Rather than take yet another kick at the compact can, GM has effectively abdicated development of their newest small car, the Chevrolet Cruze, to other divisions across the globe, most notably Opel and GM Daewoo Auto Technology Company (yes, that Daewoo). Built in 8 factories (located everywhere from Australia to Kazakhstan) and sold in over 60 countries, the Cruze has to satisfy a dizzying set of demands, serving everyone from affluent North Americans who may buy the car for their adult children, to overtaxed Europeans who will pay incredible sums for what they consider a "family car."

The North American launch of the Cruze was delayed by about a year, but the Cruze ended up arriving here at the best possible time – the Honda Civic, Toyota Corolla and Nissan Sentra are all long in the tooth and due for a re-design. The new Hyundai Elantra and Ford Focus are only now hitting dealers, and cars like the Suzuki SX4 are on the radar of almost nobody. It doesn't take a genius to figure out that the Cruze has the upper hand in a segment devoid of new product – but that means that GM won't be able to blame anyone else should the Cruze suddenly stall in the marketplace.

More: *2011 Chevy Cruze 2LT Review* on AutoGuide.com


----------



## 70AARCUDA (Nov 14, 2010)

...see the NEW "epic" GM Western Cowboy motion picture about a "hired gun" from South Korea (Daewoo).
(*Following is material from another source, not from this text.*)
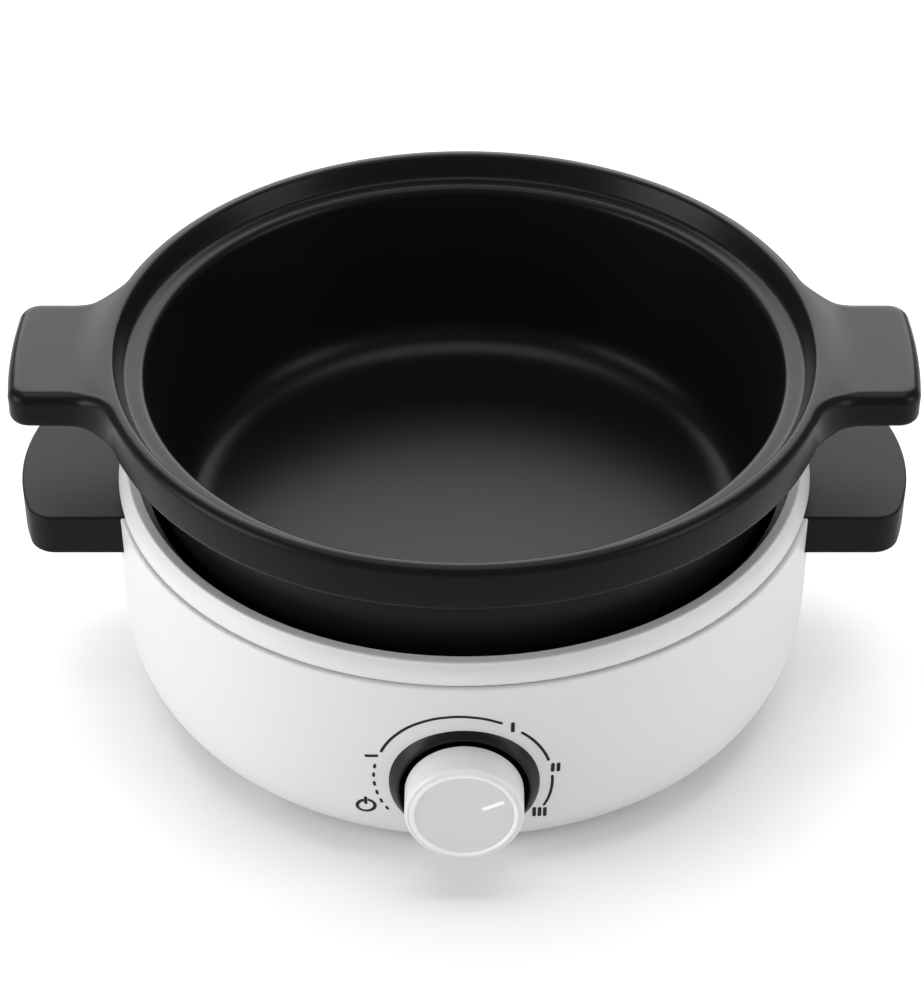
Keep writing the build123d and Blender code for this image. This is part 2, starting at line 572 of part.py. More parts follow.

...bring your _own_ popcorn.


----------



## SunnyinHollister (Mar 17, 2011)

I can't say I disagree too much with the review. The automatic is certainly not the smoothest one out there or has the best shift point. It certainly does seem to delay shifting at times and is very notchy when cold. As far as the wind noise I don't seem to notice it at all. Overall the car is very quiet when driving compared to the competition. I'll live with the automatic as long as it is reliable and the only complaint I have with my Cruze 2LT is the crappy fuel economy.


----------



## booradley (Dec 20, 2010)

SunnyinHollister, I agree with you 110%. I took an oath NEVER to buy another GM product, and I failed. My Cruze, is as my neighbor calls it, "The Rental Car" since that is what it will become, Enterprise will buy a ton of them. The trans and the fuel mileage, and the headlamp dimmer switch are all a failure and the dealer and GM are not interested and dismiss complaints with, "it is learning how you drive". It is not learning how I drive, but how disappointed I am with this car.


----------